The Lord made it crystal clear that, in this instance, sin had played no part in this man’s condition, either personally or by his parents, but rather that he might be the means of displaying the mighty works of God – a salutary lesson maybe, for folk who mistakenly attribute other people’s illness or accident to wrong causes. However, we need to recognize that original sin is the ultimate cause of all of life’s diseases, defects, disabilities and death.

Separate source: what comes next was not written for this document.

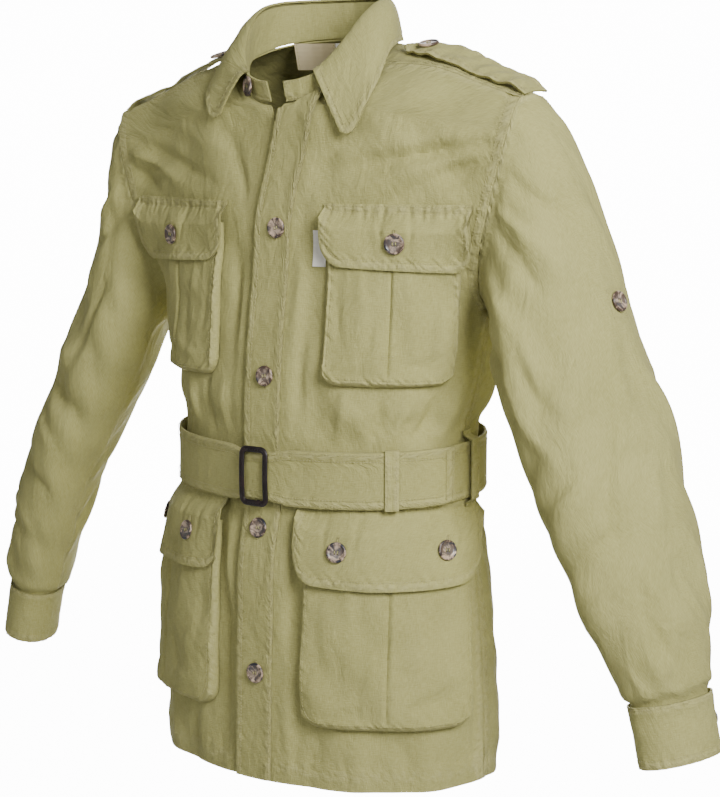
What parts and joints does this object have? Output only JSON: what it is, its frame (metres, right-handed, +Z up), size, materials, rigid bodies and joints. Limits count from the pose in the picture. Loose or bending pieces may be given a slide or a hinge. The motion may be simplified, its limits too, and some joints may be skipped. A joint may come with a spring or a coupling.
{
  "type": "safari jacket",
  "caption": "Belted safari jacket of cotton twill, hollow as worn, with stand collar, shoulder straps, flapped patch pockets, long cuffed sleeves and a buckled cloth belt.",
  "frame": {"origin": "at the base of the neck, inside the collar, where the wearer holds the jacket up", "axes": "+Z up, +X towards the wearer's left arm, -Y towards the front of the jacket"},
  "size_m": [0.8714, 0.2572, 0.7524],
  "materials": {
    "twill": "khaki cotton twill, garment washed, matt",
    "horn": "mottled horn-look resin, polished, four holes",
    "buckle_leather": "dark brown leather over a metal frame, stitched",
    "neck_label_tape": "beige woven tape, bare",
    "white_label_tape": "white woven tape, bare"
  },
  "bodies": {
    "root": {"back": "twill", "back_belt_loop": "twill", "belt": "twill", "belt_keeper": "twill", "buckle": "buckle_leather", "care_label": "white_label_tape", "collar_button": "horn", "collar_leaf": "twill", "collar_stand": "twill", "front_button_1": "horn", "front_button_2": "horn", "front_button_3": "horn", "front_button_4": "horn", "left_belt_loop": "twill", "left_chest_button": "horn", "left_chest_flap": "twill", "left_chest_pocket": "twill", "left_cuff": "twill", "left_cuff_button": "horn", "left_epaulette": "twill", "left_epaulette_button": "horn", "left_front": "twill", "left_lower_button_1": "horn", "left_lower_button_2": "horn", "left_lower_flap": "twill", "left_lower_pocket": "twill", "left_sleeve": "twill", "left_sleeve_button": "horn", "neck_label": "neck_label_tape", "placket": "twill", "pocket_label": "white_label_tape", "right_belt_loop": "twill", "right_chest_button": "horn", "right_chest_flap": "twill", "right_chest_pocket": "twill", "right_cuff": "twill", "right_cuff_button": "horn", "right_epaulette": "twill", "right_epaulette_button": "horn", "right_front": "twill", "right_lower_button_1": "horn", "right_lower_button_2": "horn", "right_lower_flap": "twill", "right_lower_pocket": "twill", "right_sleeve": "twill", "right_sleeve_button": "horn", "yoke": "twill"}
  },
  "joints": []
}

The following scriptures make it clear that the giving of sight to the blind is a divine activity:
‘So the Lord said to him, “Who has made man’s mouth? Or who makes the mute, the deaf, the seeing, or the blind? Have not I, the Lord?"’ Exod. 4. 11.
‘The Lord opens the eyes of the blind’, Ps. 146. 8.
‘In that day the deaf shall hear the words of the book, And the eyes of the blind shall see out of obscurity and out of darkness’, Isa. 29. 18.
‘Then the eyes of the blind shall be opened’, Isa. 35. 5.
‘I am the Lord … a light to the Gentiles, to open blind eyes’, Isa. 42. 6-7.

Reading from Isaiah chapter 61 verses 1-2, Jesus Himself claimed that, ‘The Spirit of the Lord is upon Me, Because He has anointed Me to preach the gospel to the poor; He has sent Me to heal the brokenhearted, to proclaim liberty to the captives and recovery of sight to the blind’. It is also significant that there are more recorded miracles of sight-giving by the Lord than any other category of healing.

The fact that the Lord made clay and anointed the man’s eyes with it reminds us that, ‘the Lord God formed man of the dust of the ground, and breathed into his nostrils the breath of life; and man became a living being’, Gen. 2. 7. So this signcould legitimately be construed as an act of creation– the creating of sight where there was none before.

The impact of that sign was formidable; many people could not believe it, while others would not believe it! A man born blind had received sight – it had never been heard of before. What an opportunity he had to give his personal testimony – without frills – ‘Yes, it was me alright; he put clay on my eyes, I washed and do see; one thing I know, that though I was blind, now I see!’

Those of us who have received spiritual sight might well challenge ourselves as to whom we have witnessed concerning what the Lord has done for us and is willing and able to do for others. Remember, ‘But as it is written, “Eye has not seen, nor ear heard, nor have entered into the heart of man the things which God has prepared for those who love Him”. But God has revealed them to us through His Spirit’, 1 Cor. 2. 9-10.